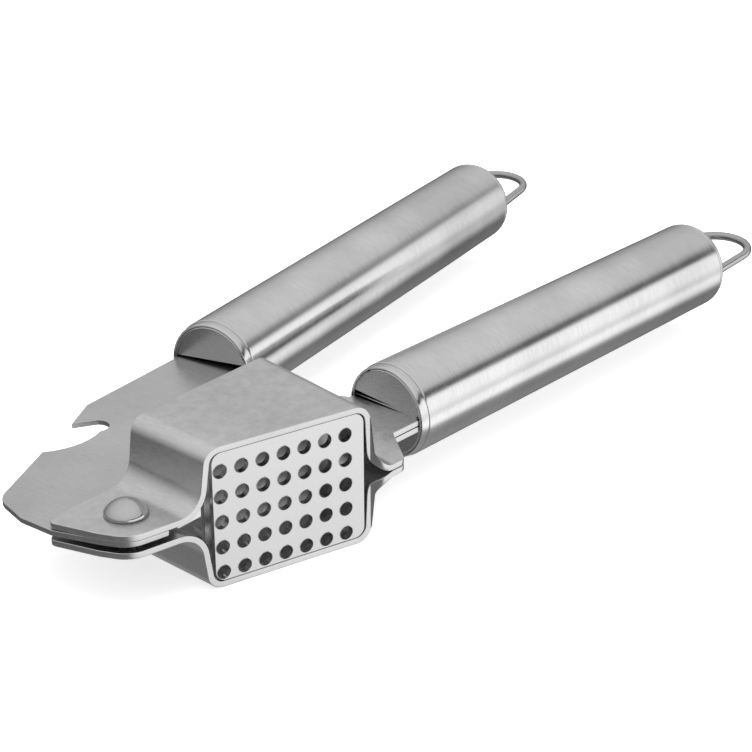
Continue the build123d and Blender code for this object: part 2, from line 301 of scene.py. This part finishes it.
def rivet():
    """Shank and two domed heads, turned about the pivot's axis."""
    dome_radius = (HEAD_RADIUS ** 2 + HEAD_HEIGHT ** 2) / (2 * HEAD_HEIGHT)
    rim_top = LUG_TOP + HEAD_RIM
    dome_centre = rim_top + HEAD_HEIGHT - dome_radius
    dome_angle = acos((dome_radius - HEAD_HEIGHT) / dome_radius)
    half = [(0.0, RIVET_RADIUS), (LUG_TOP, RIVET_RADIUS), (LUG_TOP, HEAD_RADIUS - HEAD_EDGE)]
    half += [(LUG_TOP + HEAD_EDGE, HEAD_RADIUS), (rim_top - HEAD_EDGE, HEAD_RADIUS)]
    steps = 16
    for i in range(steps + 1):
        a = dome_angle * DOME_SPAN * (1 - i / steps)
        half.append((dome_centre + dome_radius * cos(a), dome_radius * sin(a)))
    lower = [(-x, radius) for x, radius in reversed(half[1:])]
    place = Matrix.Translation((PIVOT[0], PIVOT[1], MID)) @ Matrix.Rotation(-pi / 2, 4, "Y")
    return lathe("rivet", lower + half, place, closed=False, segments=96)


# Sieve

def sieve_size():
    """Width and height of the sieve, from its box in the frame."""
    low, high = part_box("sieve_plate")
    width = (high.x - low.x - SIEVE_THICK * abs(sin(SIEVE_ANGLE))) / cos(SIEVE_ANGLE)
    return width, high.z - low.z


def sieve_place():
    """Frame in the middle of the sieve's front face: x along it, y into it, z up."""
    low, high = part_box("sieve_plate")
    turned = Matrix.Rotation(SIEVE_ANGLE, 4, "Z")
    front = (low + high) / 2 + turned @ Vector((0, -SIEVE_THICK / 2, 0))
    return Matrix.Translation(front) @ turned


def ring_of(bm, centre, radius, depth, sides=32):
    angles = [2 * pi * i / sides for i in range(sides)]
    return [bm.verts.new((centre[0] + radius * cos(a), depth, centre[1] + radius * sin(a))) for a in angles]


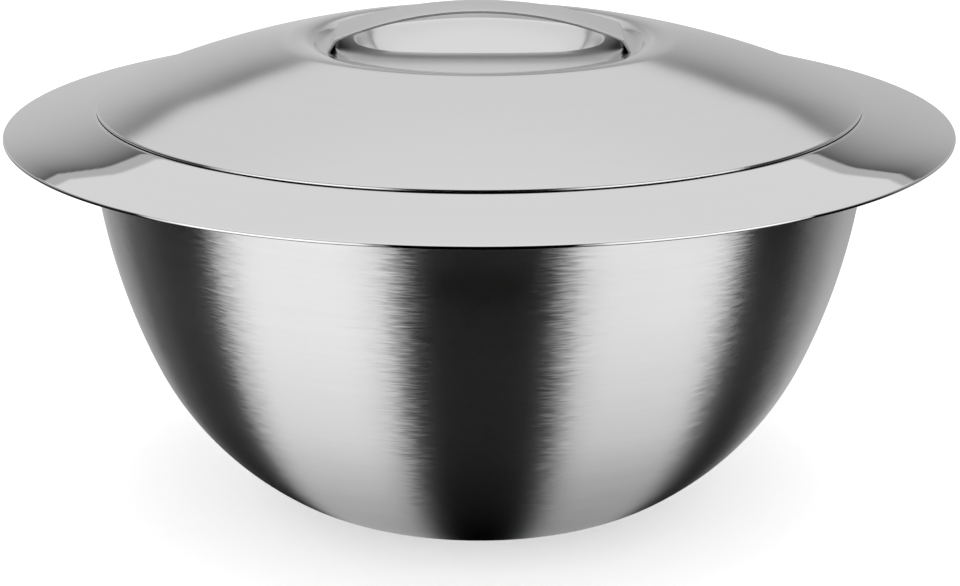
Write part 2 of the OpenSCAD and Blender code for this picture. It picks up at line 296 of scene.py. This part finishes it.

···

The answer should consist of the lines from the first line of the entries through the line with "return Matrix.Translation(front) @ turned", copied exactly.

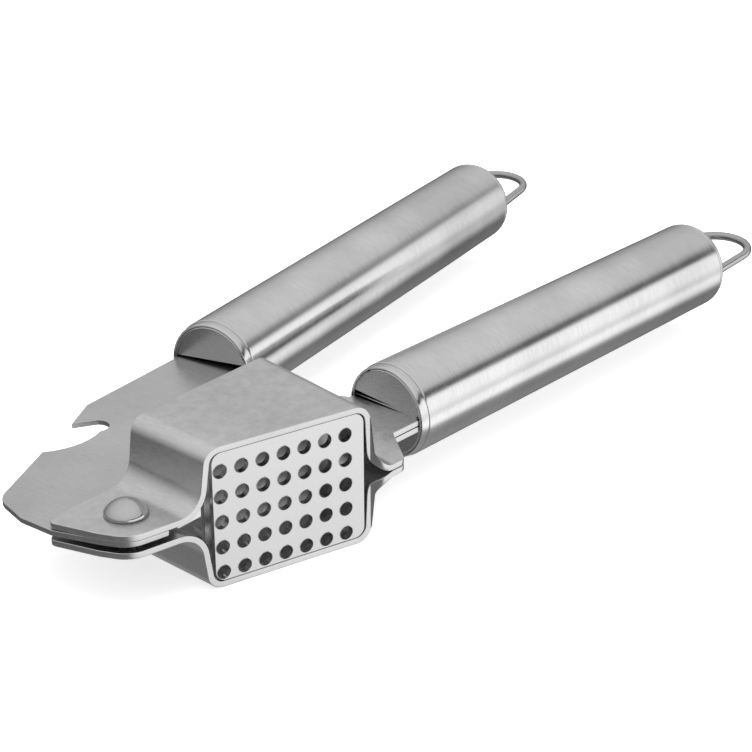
Continue the build123d and Blender code for this object: part 2, from line 301 of scene.py. This part finishes it.
def rivet():
    """Shank and two domed heads, turned about the pivot's axis."""
    dome_radius = (HEAD_RADIUS ** 2 + HEAD_HEIGHT ** 2) / (2 * HEAD_HEIGHT)
    rim_top = LUG_TOP + HEAD_RIM
    dome_centre = rim_top + HEAD_HEIGHT - dome_radius
    dome_angle = acos((dome_radius - HEAD_HEIGHT) / dome_radius)
    half = [(0.0, RIVET_RADIUS), (LUG_TOP, RIVET_RADIUS), (LUG_TOP, HEAD_RADIUS - HEAD_EDGE)]
    half += [(LUG_TOP + HEAD_EDGE, HEAD_RADIUS), (rim_top - HEAD_EDGE, HEAD_RADIUS)]
    steps = 16
    for i in range(steps + 1):
        a = dome_angle * DOME_SPAN * (1 - i / steps)
        half.append((dome_centre + dome_radius * cos(a), dome_radius * sin(a)))
    lower = [(-x, radius) for x, radius in reversed(half[1:])]
    place = Matrix.Translation((PIVOT[0], PIVOT[1], MID)) @ Matrix.Rotation(-pi / 2, 4, "Y")
    return lathe("rivet", lower + half, place, closed=False, segments=96)


# Sieve

def sieve_size():
    """Width and height of the sieve, from its box in the frame."""
    low, high = part_box("sieve_plate")
    width = (high.x - low.x - SIEVE_THICK * abs(sin(SIEVE_ANGLE))) / cos(SIEVE_ANGLE)
    return width, high.z - low.z


def sieve_place():
    """Frame in the middle of the sieve's front face: x along it, y into it, z up."""
    low, high = part_box("sieve_plate")
    turned = Matrix.Rotation(SIEVE_ANGLE, 4, "Z")
    front = (low + high) / 2 + turned @ Vector((0, -SIEVE_THICK / 2, 0))
    return Matrix.Translation(front) @ turned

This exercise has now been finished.